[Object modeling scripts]
● ● ● ● ● ● ●
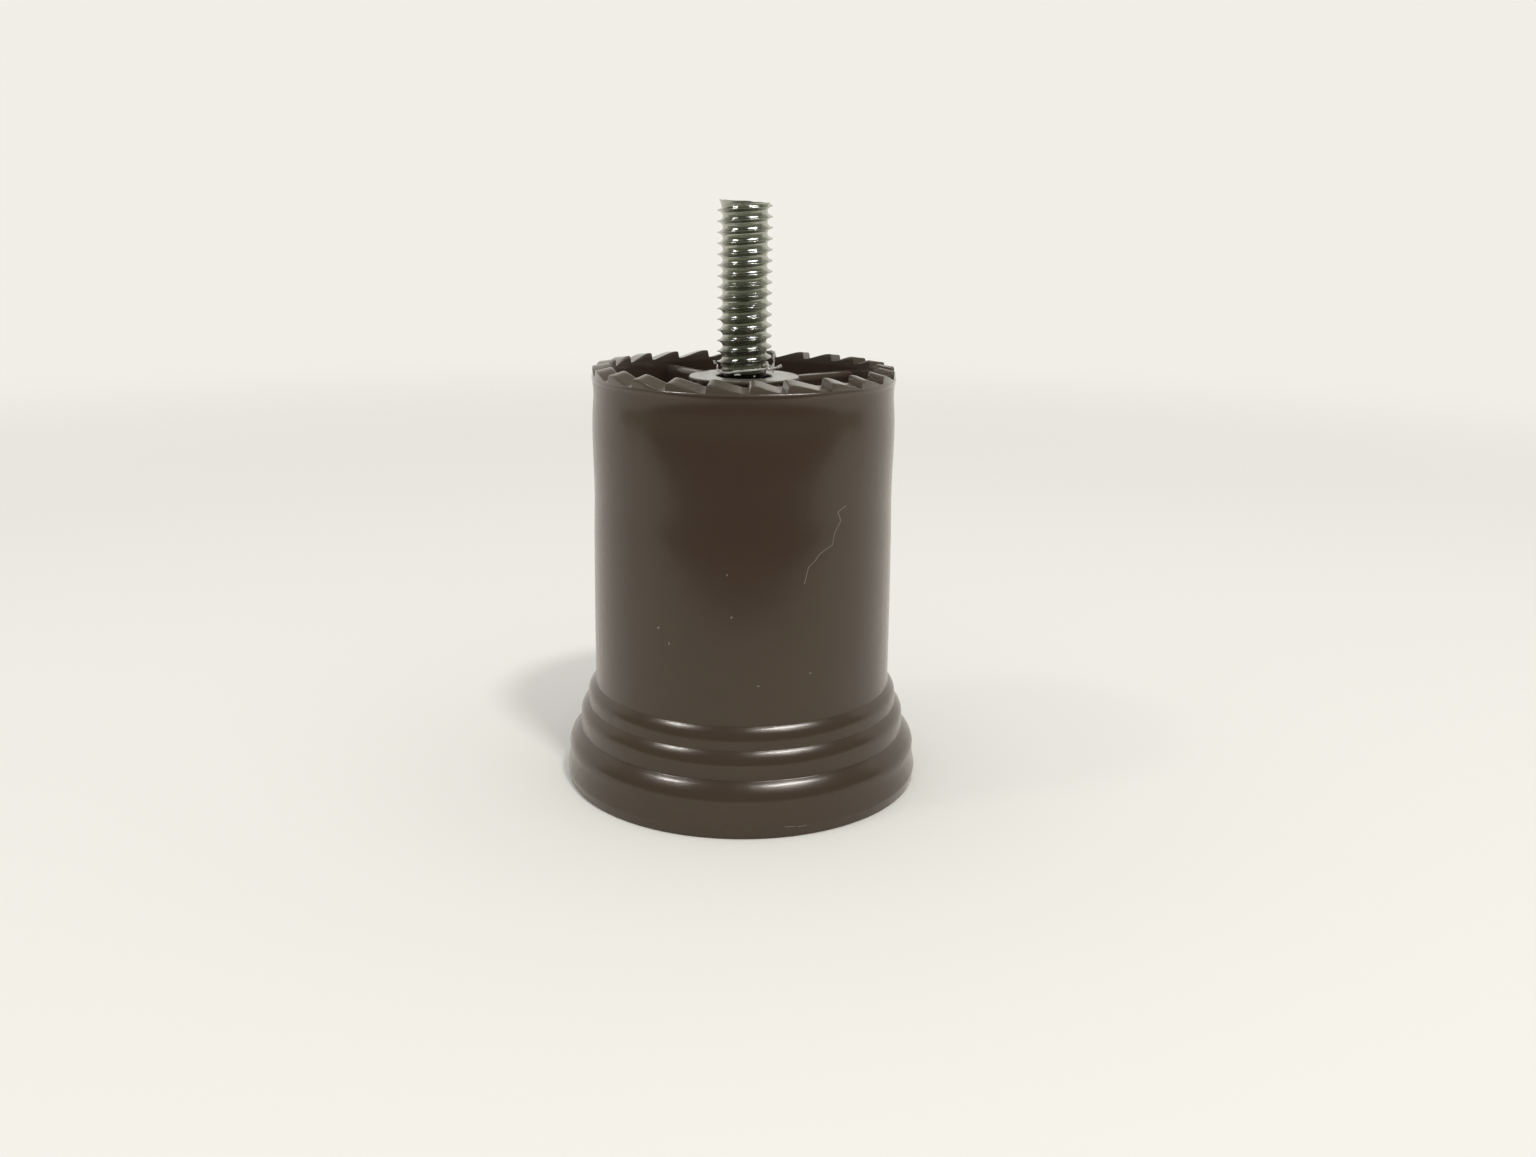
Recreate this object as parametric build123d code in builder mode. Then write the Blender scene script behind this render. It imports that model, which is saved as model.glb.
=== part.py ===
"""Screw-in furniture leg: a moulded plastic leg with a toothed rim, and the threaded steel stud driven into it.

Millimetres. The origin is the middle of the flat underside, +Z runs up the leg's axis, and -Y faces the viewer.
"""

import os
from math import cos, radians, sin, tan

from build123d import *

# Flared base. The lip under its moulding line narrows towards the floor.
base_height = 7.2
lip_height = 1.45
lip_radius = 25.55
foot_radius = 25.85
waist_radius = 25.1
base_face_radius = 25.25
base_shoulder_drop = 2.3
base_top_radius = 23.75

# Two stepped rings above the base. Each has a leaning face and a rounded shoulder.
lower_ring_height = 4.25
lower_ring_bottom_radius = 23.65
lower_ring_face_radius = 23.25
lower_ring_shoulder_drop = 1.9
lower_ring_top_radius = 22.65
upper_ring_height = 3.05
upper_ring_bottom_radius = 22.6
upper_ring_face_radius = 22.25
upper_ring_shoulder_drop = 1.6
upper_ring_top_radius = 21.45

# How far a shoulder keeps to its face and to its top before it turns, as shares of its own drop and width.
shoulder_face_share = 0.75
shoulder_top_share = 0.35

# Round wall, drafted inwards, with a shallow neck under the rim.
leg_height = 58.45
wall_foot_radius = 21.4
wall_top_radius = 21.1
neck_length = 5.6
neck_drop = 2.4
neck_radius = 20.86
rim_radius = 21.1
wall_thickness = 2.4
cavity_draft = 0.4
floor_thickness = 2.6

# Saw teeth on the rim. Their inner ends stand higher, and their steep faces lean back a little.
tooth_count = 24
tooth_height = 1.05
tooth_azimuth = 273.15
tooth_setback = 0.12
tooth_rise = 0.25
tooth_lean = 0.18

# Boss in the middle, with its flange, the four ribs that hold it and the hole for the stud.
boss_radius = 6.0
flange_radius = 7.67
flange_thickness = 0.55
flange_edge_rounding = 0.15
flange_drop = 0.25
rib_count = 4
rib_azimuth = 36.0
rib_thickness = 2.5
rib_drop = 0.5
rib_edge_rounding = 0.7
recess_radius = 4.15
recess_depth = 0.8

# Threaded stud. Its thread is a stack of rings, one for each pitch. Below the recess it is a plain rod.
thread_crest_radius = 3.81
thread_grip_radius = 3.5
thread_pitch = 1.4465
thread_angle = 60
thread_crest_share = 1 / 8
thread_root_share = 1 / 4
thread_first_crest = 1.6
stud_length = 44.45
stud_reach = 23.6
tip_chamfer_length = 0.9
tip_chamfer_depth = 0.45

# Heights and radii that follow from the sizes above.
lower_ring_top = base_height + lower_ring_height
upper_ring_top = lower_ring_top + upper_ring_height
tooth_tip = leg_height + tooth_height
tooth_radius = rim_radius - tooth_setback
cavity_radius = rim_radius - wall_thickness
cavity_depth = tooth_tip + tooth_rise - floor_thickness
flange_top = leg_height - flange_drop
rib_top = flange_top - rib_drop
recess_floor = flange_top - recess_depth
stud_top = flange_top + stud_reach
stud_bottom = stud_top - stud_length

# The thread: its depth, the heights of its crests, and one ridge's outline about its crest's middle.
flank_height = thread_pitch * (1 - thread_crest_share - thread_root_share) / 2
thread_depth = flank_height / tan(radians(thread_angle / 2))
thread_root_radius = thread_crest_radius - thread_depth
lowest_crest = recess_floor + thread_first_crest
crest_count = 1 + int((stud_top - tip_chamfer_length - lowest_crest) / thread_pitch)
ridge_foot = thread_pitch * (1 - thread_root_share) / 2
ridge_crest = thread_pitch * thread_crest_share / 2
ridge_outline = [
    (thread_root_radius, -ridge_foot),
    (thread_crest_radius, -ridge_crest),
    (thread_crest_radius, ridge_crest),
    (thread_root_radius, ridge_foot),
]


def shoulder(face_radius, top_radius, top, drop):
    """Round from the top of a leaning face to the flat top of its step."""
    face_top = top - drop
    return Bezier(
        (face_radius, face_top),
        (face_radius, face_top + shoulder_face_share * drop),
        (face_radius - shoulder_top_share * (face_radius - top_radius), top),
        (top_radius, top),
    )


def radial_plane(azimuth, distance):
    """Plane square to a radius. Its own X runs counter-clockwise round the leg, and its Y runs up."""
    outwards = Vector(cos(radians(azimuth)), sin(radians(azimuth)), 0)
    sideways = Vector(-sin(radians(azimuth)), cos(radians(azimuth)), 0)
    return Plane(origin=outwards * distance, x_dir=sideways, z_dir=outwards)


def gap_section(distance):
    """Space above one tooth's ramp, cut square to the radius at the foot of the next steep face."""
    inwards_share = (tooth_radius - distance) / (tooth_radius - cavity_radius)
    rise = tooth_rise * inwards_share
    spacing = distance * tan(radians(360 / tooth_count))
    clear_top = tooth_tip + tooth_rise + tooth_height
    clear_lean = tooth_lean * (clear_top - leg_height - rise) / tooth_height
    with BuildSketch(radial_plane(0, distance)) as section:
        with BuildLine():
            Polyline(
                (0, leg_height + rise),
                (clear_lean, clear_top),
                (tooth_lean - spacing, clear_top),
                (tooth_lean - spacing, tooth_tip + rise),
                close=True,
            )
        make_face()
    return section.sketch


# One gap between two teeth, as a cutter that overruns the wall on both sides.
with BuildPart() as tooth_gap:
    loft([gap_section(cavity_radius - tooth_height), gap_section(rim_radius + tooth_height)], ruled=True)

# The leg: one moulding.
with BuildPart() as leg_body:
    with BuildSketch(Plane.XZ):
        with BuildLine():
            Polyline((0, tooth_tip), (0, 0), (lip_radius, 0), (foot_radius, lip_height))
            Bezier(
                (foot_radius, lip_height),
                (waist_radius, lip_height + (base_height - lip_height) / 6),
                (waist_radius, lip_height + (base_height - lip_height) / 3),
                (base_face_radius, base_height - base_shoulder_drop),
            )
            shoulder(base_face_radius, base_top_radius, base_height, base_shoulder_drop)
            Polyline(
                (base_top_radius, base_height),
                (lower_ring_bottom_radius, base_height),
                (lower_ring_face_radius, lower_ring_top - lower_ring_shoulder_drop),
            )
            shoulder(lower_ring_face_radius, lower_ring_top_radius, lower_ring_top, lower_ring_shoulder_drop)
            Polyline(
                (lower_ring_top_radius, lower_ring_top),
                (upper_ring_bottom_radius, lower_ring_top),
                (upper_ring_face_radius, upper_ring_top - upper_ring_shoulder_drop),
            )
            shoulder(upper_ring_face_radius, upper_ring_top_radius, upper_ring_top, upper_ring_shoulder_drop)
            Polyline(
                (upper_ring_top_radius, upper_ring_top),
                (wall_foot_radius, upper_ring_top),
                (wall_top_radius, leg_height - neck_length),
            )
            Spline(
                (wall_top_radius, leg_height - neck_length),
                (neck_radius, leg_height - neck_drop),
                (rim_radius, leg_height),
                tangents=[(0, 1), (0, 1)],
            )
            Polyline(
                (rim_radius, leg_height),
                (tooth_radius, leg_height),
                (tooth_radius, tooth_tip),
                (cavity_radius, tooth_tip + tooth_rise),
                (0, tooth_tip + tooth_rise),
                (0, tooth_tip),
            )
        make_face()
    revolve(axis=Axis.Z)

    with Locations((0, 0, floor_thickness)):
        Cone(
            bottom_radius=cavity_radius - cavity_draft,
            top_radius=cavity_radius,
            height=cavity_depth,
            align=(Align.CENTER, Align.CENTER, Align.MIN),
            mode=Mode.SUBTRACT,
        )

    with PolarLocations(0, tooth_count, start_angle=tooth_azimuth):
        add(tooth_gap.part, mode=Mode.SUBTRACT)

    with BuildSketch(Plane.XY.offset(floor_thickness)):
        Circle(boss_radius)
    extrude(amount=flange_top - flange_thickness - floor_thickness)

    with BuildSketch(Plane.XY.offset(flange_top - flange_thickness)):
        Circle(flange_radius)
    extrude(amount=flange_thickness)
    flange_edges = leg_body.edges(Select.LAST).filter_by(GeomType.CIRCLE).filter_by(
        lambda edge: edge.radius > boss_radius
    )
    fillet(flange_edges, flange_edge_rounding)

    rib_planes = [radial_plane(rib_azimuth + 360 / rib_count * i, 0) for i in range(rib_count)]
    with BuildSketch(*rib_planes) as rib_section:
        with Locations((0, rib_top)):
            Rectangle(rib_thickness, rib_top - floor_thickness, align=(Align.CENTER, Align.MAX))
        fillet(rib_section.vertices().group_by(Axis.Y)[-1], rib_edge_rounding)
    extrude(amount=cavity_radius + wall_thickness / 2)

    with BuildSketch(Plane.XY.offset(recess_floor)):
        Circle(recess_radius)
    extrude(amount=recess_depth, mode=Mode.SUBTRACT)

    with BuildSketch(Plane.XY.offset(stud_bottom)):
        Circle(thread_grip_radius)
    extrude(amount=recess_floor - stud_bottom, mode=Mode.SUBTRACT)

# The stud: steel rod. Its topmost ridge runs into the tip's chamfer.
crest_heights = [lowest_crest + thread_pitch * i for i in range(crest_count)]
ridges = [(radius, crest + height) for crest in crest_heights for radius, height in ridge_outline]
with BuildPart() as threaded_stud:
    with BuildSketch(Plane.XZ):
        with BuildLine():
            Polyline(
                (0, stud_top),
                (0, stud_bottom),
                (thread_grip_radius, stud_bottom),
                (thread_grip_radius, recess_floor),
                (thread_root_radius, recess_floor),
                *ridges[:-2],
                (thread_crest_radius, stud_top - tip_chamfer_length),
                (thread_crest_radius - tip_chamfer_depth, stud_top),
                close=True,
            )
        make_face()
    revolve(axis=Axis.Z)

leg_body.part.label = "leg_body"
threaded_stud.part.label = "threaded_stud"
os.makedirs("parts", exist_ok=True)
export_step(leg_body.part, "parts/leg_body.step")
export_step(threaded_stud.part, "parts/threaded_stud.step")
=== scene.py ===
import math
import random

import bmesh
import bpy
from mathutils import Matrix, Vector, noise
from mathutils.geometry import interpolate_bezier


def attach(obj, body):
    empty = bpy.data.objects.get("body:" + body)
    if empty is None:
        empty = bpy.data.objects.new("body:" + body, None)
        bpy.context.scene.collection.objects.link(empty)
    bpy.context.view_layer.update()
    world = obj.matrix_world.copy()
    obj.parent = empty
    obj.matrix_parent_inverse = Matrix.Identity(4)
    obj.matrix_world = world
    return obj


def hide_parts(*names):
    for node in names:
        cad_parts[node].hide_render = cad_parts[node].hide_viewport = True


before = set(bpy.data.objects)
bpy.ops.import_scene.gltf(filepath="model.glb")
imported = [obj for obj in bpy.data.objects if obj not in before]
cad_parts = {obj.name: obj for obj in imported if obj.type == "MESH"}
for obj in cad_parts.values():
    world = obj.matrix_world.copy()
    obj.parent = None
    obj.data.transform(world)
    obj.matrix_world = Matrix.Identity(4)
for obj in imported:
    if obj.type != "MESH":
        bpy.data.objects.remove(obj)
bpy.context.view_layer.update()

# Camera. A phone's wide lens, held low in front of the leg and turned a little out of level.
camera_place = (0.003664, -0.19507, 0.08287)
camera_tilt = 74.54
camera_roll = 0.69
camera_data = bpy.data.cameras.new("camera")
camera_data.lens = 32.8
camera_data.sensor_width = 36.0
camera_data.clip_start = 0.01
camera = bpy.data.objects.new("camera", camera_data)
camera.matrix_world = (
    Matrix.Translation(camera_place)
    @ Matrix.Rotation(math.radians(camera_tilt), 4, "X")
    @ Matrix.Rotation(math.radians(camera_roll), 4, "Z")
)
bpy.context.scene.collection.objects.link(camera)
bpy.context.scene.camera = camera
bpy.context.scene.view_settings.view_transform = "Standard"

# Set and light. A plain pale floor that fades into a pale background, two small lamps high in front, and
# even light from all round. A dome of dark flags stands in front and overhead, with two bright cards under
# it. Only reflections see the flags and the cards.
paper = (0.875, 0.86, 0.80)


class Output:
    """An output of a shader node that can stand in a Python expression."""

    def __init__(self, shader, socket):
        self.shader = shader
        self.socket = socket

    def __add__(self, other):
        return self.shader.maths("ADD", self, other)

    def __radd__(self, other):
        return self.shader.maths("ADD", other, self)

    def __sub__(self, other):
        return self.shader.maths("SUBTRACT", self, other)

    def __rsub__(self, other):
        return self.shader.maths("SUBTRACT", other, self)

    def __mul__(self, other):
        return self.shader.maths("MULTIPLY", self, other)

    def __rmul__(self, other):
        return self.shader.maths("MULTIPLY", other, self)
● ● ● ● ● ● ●
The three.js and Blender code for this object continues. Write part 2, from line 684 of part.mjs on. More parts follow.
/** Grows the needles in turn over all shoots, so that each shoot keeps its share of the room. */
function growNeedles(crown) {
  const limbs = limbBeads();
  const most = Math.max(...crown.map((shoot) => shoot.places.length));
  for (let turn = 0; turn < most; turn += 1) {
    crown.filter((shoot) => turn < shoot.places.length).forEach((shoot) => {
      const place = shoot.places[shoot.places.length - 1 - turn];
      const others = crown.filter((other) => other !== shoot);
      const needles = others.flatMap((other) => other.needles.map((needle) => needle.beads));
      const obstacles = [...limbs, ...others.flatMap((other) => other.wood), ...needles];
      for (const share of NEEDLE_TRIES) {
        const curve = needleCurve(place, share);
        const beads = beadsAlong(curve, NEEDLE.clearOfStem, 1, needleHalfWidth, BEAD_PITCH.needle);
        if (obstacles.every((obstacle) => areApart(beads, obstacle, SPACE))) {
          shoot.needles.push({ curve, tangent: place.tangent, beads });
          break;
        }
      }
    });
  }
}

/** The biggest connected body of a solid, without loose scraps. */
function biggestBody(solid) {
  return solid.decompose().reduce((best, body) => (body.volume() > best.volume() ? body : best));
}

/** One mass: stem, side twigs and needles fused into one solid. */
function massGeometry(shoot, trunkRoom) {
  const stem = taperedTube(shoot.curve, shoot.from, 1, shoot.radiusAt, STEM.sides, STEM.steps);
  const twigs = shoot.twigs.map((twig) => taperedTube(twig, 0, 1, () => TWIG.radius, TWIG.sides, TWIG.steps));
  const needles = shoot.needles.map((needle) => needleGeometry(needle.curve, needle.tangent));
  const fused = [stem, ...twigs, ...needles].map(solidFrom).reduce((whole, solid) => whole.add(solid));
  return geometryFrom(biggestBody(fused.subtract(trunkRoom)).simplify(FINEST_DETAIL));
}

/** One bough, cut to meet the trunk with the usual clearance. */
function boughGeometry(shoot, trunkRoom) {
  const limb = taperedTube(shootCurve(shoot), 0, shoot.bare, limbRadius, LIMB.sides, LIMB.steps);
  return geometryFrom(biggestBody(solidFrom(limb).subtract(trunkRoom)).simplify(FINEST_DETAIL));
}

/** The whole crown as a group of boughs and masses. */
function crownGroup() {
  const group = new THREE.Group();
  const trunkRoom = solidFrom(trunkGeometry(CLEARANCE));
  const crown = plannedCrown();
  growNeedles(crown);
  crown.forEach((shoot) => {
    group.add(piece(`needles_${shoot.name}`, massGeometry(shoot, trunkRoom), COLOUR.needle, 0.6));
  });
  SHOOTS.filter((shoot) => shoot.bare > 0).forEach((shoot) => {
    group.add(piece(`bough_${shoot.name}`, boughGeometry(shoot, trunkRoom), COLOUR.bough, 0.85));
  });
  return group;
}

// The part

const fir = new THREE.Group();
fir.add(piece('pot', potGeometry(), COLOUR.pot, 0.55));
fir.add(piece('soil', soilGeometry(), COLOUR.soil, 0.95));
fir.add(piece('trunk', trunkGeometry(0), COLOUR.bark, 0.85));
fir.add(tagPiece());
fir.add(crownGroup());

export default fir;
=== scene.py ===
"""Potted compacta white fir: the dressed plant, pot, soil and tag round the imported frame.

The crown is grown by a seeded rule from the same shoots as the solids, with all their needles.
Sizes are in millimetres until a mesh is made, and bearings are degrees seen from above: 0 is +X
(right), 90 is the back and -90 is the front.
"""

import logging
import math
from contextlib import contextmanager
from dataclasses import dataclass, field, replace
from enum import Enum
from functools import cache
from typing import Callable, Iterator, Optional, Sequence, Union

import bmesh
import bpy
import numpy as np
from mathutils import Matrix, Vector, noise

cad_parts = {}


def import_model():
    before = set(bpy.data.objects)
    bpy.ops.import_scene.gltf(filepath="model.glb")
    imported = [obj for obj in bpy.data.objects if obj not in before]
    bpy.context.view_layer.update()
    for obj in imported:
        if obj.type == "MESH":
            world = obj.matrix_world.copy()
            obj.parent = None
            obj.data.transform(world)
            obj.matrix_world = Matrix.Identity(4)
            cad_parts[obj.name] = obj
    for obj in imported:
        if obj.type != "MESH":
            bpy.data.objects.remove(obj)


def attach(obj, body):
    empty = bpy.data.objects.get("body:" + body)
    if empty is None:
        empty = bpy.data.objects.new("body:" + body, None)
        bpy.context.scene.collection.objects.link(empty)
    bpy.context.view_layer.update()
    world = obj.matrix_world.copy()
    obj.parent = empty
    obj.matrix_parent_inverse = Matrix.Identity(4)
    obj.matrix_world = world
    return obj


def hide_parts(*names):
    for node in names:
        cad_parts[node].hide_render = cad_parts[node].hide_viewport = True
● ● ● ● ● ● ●
Copy out only the lines above from the one with "Recreate this object" to the one with "from build123d import *", inclusive, exactly as they stand.

Recreate this object as parametric build123d code in builder mode. Then write the Blender scene script behind this render. It imports that model, which is saved as model.glb.
=== part.py ===
"""Screw-in furniture leg: a moulded plastic leg with a toothed rim, and the threaded steel stud driven into it.

Millimetres. The origin is the middle of the flat underside, +Z runs up the leg's axis, and -Y faces the viewer.
"""

import os
from math import cos, radians, sin, tan

from build123d import *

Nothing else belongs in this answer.